Outro dos fatores, garante, é a guerra na Ucrânia. Isto porque os países de leste “são grandes produtores de caracoleta (Ucrânia, Polónia, Croácia, Bulgária, Bielorrússia), tendo vindo a minimizar a falta de produto mediante o aumento da procura, mas com a atual situação produziram muito pouco, agravando ainda mais a escassez do produto”, afirma o responsável.

Mas, independentemente destes problemas que Miguel Oliveira explicou acima, garante que a caracoleta produzida em Portugal “é considerada uma, senão a melhor a nível europeu, tendo desta forma, por parte dos distribuidores europeus, a preferência na procura”.

Resumindo, diz, “Portugal tem crescido enormemente na procura, mas diminuindo na produção, podendo dizer que a fileira existente está muito bem em rentabilidade, mas muito mal em quantidade produzida frente às quantidades pedidas”.

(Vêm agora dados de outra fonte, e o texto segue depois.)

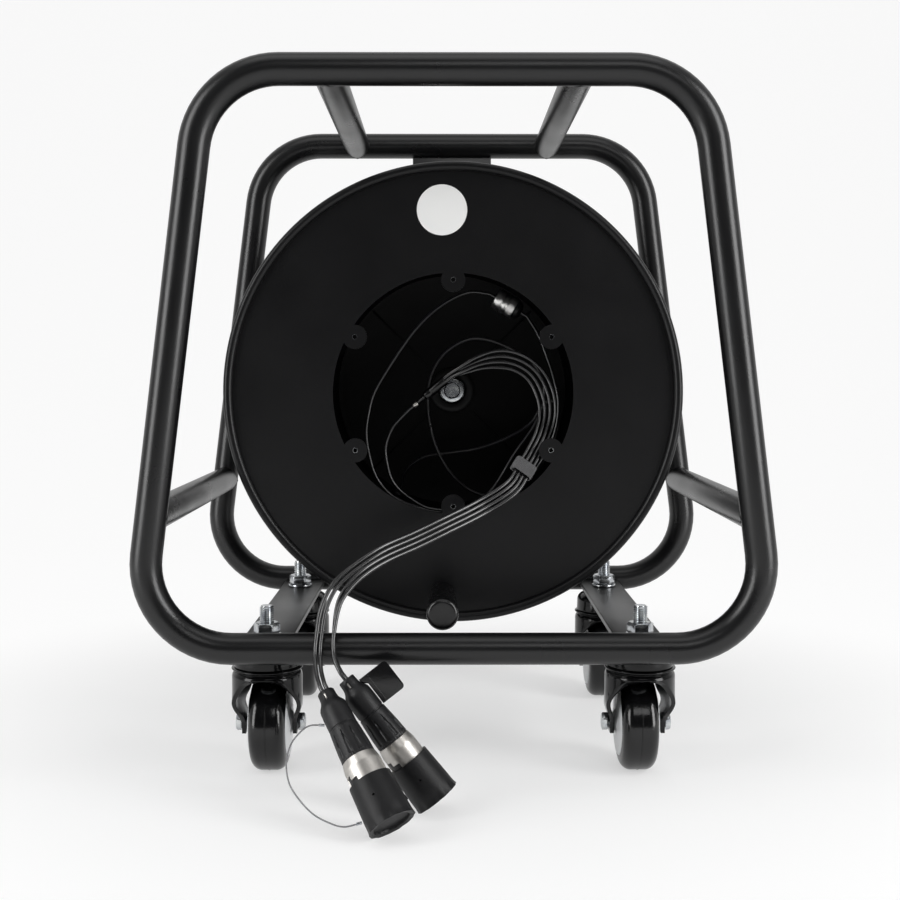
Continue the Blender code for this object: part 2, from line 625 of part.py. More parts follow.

Questionado sobre se está a ser feita alguma coisa para mudar a tendência crescente de importação, Miguel Oliveira diz que “não tem havido a necessidade de fazer ‘formalmente’ muita coisa, visto que o consumo interno tem vindo a aumentar de forma exponencial e o externo também”.

Não há dúvidas, defende, que “a caracoleta sempre foi muito exportada, devido ao facto de o mercado externo pagar um preço mais elevado pela caracoleta”. Hoje em dia, acrescenta, “devido à grande escassez do produto, o mercado nacional ‘quase’ que acompanha o preço pago pelo mercado externo, pelo que muitas vezes não compensa a exportação. Ainda assim há mercados que pagam melhor e dessa forma ainda existe algum mercado para o qual se pode exportar. No entanto, tal não acontece porque não há quantidade suficiente”.

O i tentou ainda perceber se a helicicultura tem espaço para crescer em Portugal. O presidente do Conselho de Administração da Widehelix diz que esta é uma resposta “fácil e curta”: “Sim, muito”. E diz que, para que isso aconteça, “os produtores necessitam é de apostar em formação (a helicicultura é uma fileira em que a formação/conhecimento profunda sobre a atividade é fundamental para a produtividade e consequente rentabilidade da atividade) e em áreas de produção mais extensas de produção”.

 Mas são precisos mais apoios? “Os apoios existem, mas funcionam muito mal ou são mal direcionados”, diz ao nosso jornal. E explica: “O produtor já instalado, viu (como em todos os restantes setores) os custos aumentarem de forma exponencial”.

Defendendo que o Governo “fez um esforço” que a associação saúda, de isentar as rações do IVA, “o que deu uma grande ajuda”, Miguel Oliveira diz ainda que, no entanto, “o preço da caracoleta por unidade/kg também foi vendida a um preço mais elevado do que nos anos anteriores”.

Mas, para os novos ou potenciais produtores, “é que as ajudas não tem efeito”, acrescentando que “todos os dias temos conhecimento de produtores que submeteram projetos de apoio para se instalarem ou efetuarem melhorias nas suas explorações de forma a começarem a produzir, e desistem imensos.

A culpa é da burocracia que considera ser “um entrave gigante”, que associando “a esta burocracia (que não se entende), as aprovações são aprovadas com valores elegíveis completamente desajustados da realidade, o que leva a que a maioria dos proponentes desistam, muitas vezes depois de verem os seus projetos aprovados”, adianta.

Além disso, “os reembolsos e a burocracia associada com demoras enormes nos prazos de reembolso levam a que muitos potenciais produtores desistam da ideia antes sequer de submeterem o projeto, e outros mesmo depois do projeto ser aprovado (quando é)”, finaliza, defendendo que deveria existir “uma enorme reformulação na forma como os apoios são atribuídos, bem como na forma como sequer são aprovados (aqueles que o são)”.